You will see by the last “Sangamon Journal” that I have made a temperance speech on the 22d of February, which I claim that Fanny and you shall read as an act of charity to me; for I cannot learn that anybody else has read it, or is likely to. Fortunately, it is not very long, and I shall deem it a sufficient compliance with my request if one of you listens while the other reads it.
As to your Lockridge matter, it is only necessary to say that there has been no court since you left, and that the next commences to-morrow morning, during which I suppose we cannot fail to get a judgment.
I wish you would learn of Everett what he would take, over and above a discharge, for all trouble we have been at, to take his business out of our hands and give it to somebody else. It is impossible to collect money on that or any other claim here now, and, although you know I am not a very petulant man, I declare I am almost out of patience with Mr. Everett's endless importunity. It seems like he not only writes all the letters he can himself, but gets everybody else in Louisville and vicinity to be constantly writing to us about his claim. I have always said that Mr. Everett is a very clever fellow, and I am very sorry he cannot be obliged; but it does seem to me be ought to know we are interested to collect his claim, and therefore would do it if we could.

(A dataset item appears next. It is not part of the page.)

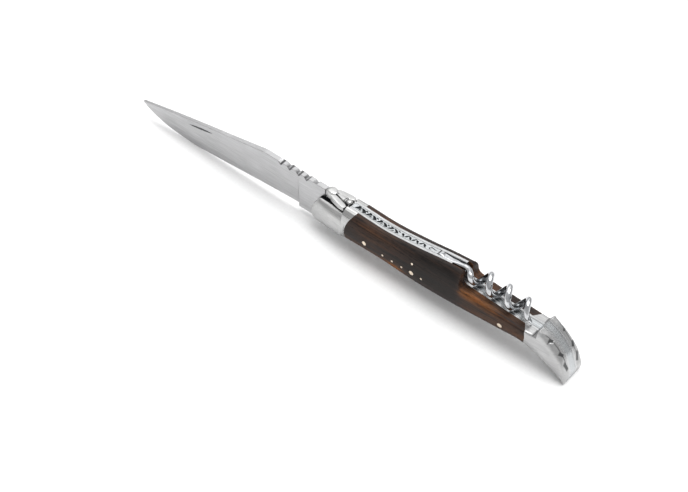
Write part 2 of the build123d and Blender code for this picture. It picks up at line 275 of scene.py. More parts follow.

I am neither joking nor in a pet when I say we would thank him to transfer his business to some other, without any compensation for what we have done, provided he will see the court cost paid, for which we are security.
The sweet violet you enclosed came safely to hand, but it was so dry, and mashed so flat, that it crumbled to dust at the first attempt to handle it. The juice that mashed out of it stained a place in the letter, which I mean to preserve and cherish for the sake of her who procured it to be sent. My renewed good wishes to her in particular, and generally to all such of your relations who know me.